Concurring - Justice Murphy
No. Full faith and credit for a divorce decree is contingent on the rendering state having proper jurisdiction, which requires at least one party to have a bona fide domicile there. The jury found that the petitioners' alleged domicile in Nevada was not bona fide but was acquired fraudulently, a conclusion supported by overwhelming evidence. North Carolina has the exclusive right to regulate the marriages of its own domiciliaries, and no justifiable purpose is served by giving constitutional protection to sham domiciles established solely for divorce purposes. States have always been able to reexamine fraudulent domiciles, and this decision adds no new uncertainty to the law.
Dissenting - Justice Rutledge
Yes. The majority's decision abdicates the Court's duty to provide a stable foundation for marital relations and instead confides the final decision on the validity of a divorce to the caprice of local juries. This holding makes every divorce decree vulnerable to reexamination in every other state based on the amorphous concept of 'domicile,' which can always lead to conflicting inferences from the same evidence. The result is that petitioners are lawfully married in Nevada but bigamists in North Carolina, creating intolerable instability. The Constitution requires a more uniform and certain standard than allowing one state to nullify another's valid judgment based on a different policy preference.
Dissenting - Justice Black
Yes. The Court's decision undermines the finality of millions of uncontested divorce decrees and punishes petitioners for relying on a valid Nevada judgment. North Carolina should be required to give the Nevada decrees the same effect they have in Nevada, where they are unassailable. The majority improperly elevates the common-law concept of domicile to a constitutional requirement under the Due Process Clause, diminishing state power and creating a vague standard that makes it impossible for individuals to know if their conduct is criminal. The burden of proof was wrongly shifted to the petitioners to prove their innocence by proving the validity of their divorces, violating fundamental principles of justice.
Analysis:
This decision, often called Williams II, significantly curtails the holding of Williams I by establishing that the jurisdictional foundation of a divorce decree—domicile—is subject to collateral attack in a sister state. It affirms the power of a state to protect its own policies on marriage and divorce by re-litigating the facts underlying another state's jurisdiction.
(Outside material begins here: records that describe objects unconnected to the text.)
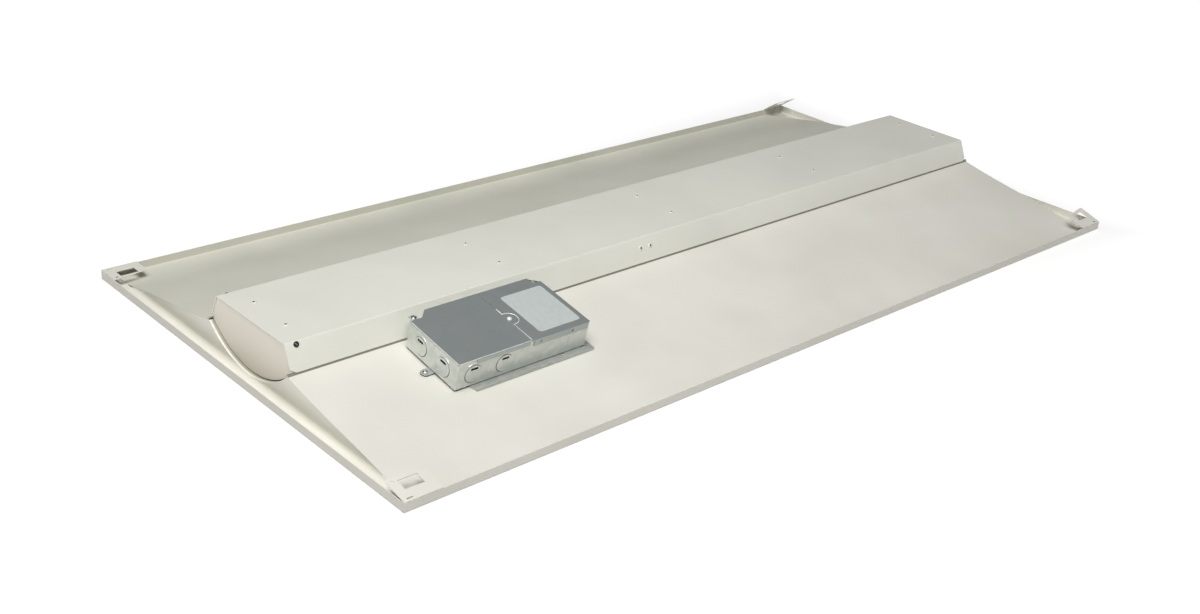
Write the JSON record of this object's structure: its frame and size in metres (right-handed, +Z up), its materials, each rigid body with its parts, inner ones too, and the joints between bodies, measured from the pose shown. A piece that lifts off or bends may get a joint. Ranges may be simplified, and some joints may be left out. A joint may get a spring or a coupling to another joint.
{
  "type": "recessed troffer light",
  "caption": "Lay-in recessed troffer, seen from its back: formed steel wings and end panels, raised centre channel with a curved lens, driver box on one wing and corner grid clips.",
  "frame": {"origin": "centre of the rectangular frame, on the plane of the rim's room side", "axes": "+Z points up into the ceiling void, +Y along the fixture's length, +X across it towards the driver box"},
  "size_m": [0.603, 1.213, 0.0684],
  "materials": {
    "reflector_white": "matt white powder coat on formed steel",
    "channel_white": "matt white powder coat on folded steel",
    "end_white": "matt white powder coat",
    "lens_acrylic": "frosted extruded acrylic",
    "rivet_white": "painted blind rivets",
    "dark_screw": "black zinc",
    "zinc_screw": "bright zinc",
    "nylon_black": "moulded nylon",
    "nylon_natural": "moulded nylon",
    "board_white": "white solder mask",
    "chip_phosphor": "phosphor gel",
    "lead_white": "wire insulation",
    "lead_black": "wire insulation",
    "lead_green": "wire insulation",
    "lead_red": "wire insulation",
    "lead_blue": "wire insulation",
    "galvanised": "hot-dip galvanised sheet",
    "galvanised_dark": "galvanised sheet, blue-grey",
    "driver_case": "white coated case",
    "nut_orange": "moulded splice cap",
    "ground_green": "green dyed screw"
  },
  "bodies": {
    "housing": {"reflector_left": "reflector_white", "reflector_right": "reflector_white", "end_panel_near": "end_white", "end_panel_far": "end_white", "channel_cover": "channel_white", "channel_end_near": "end_white", "channel_end_far": "end_white", "gear_tray": "reflector_white", "tray_rivets": "rivet_white", "end_screws": "dark_screw", "side_rivets": "rivet_white", "lead_clamp": "nylon_black", "led_board_1": "board_white", "led_board_2": "board_white", "led_board_3": "board_white", "led_board_4": "board_white", "led_chips": "chip_phosphor", "board_screws": "zinc_screw", "board_connectors": "nylon_natural", "board_links": "lead_white", "driver_base": "galvanised", "driver_box": "galvanised", "knockouts": "galvanised", "base_screws": "zinc_screw", "led_driver": "driver_case", "driver_screws": "zinc_screw", "lead_black": "lead_black", "lead_white": "lead_white", "lead_green": "lead_green", "lead_red": "lead_red", "lead_blue": "lead_blue", "wire_nuts": "nut_orange", "ground_screw": "ground_green", "lead_sleeve": "nylon_natural"},
    "lens": {"lens": "lens_acrylic"},
    "wiring_cover": {"wiring_cover": "galvanised_dark", "cover_screw": "zinc_screw"},
    "driver_lid": {"driver_lid": "galvanised_dark"},
    "clip_near_right": {"clip_near_right": "reflector_white"},
    "clip_near_left": {"clip_near_left": "reflector_white"},
    "clip_far_right": {"clip_far_right": "reflector_white"},
    "clip_far_left": {"clip_far_left": "reflector_white"}
  },
  "joints": [
    {"name": "clip_near_right_bend", "type": "hinge", "parent": "housing", "child": "clip_near_right", "pos_m": [0.3011, -0.5842, 0.0112], "axis": [0, 1, 0], "range_deg": [-12, 88]},
    {"name": "clip_near_left_bend", "type": "hinge", "parent": "housing", "child": "clip_near_left", "pos_m": [-0.3011, -0.5842, 0.0112], "axis": [0, -1, 0], "range_deg": [0, 100]},
    {"name": "clip_far_right_bend", "type": "hinge", "parent": "housing", "child": "clip_far_right", "pos_m": [0.3011, 0.5842, 0.0112], "axis": [0, 1, 0], "range_deg": [-18, 82]},
    {"name": "clip_far_left_bend", "type": "hinge", "parent": "housing", "child": "clip_far_left", "pos_m": [-0.3011, 0.5842, 0.0112], "axis": [0, -1, 0], "range_deg": [-36, 64]},
    {"name": "wiring_cover_hinge", "type": "hinge", "parent": "housing", "child": "wiring_cover", "pos_m": [0.13867, -0.45315, 0.05861], "axis": [0.9848, 0, -0.1736], "range_deg": [0, 105]},
    {"name": "driver_lid_lift", "type": "slide", "parent": "housing", "child": "driver_lid", "axis": [0.1736, 0, 0.9848], "range_m": [0, 0.045]},
    {"name": "lens_drop", "type": "slide", "parent": "housing", "child": "lens", "axis": [0, 0, 1], "range_m": [-0.07, 0]}
  ]
}
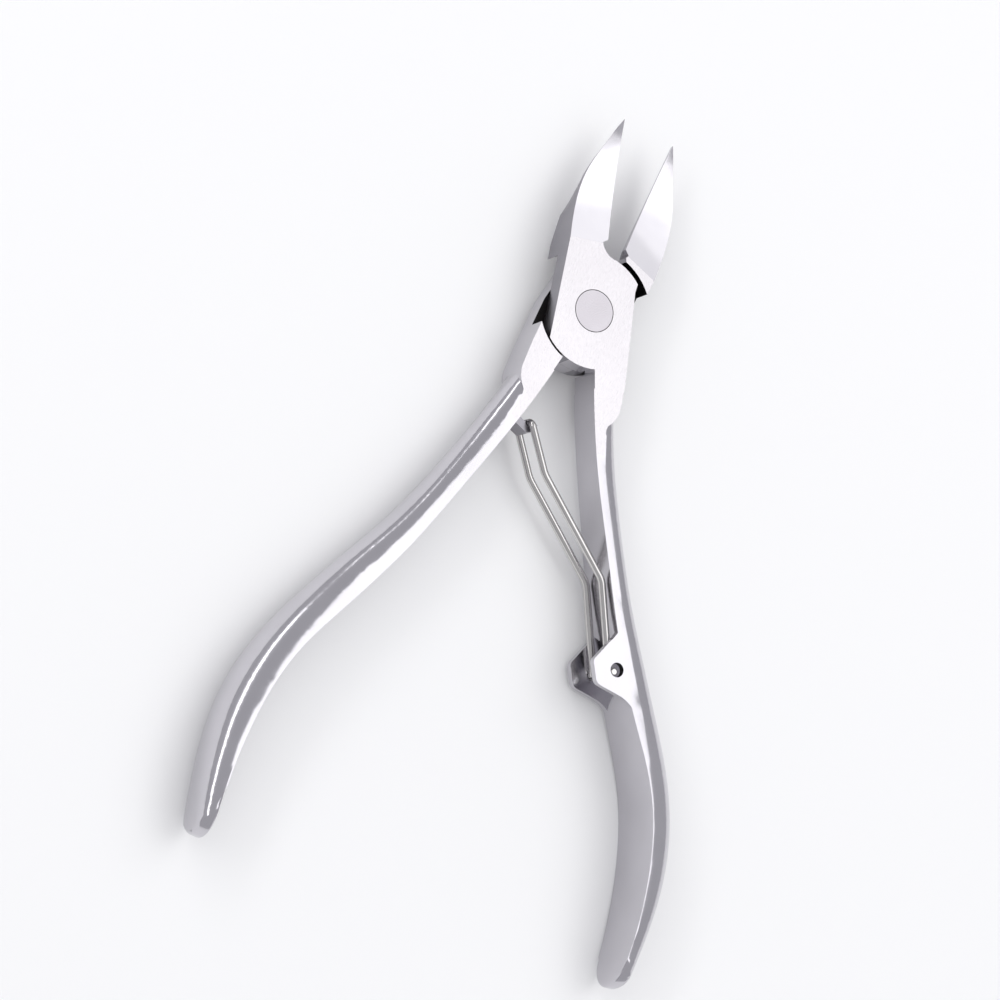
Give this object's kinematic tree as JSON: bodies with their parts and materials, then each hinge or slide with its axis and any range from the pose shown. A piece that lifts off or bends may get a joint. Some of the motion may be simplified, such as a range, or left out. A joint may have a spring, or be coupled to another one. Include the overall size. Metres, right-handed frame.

This creates the possibility of a 'divisible divorce,' where a person could be considered divorced in one state but still married in another, leading to legal uncertainty regarding marital status, remarriage, and inheritance across state lines. The ruling places individuals who obtain out-of-state divorces, particularly from jurisdictions with short residency requirements, at risk of criminal prosecution and civil challenges in their home state.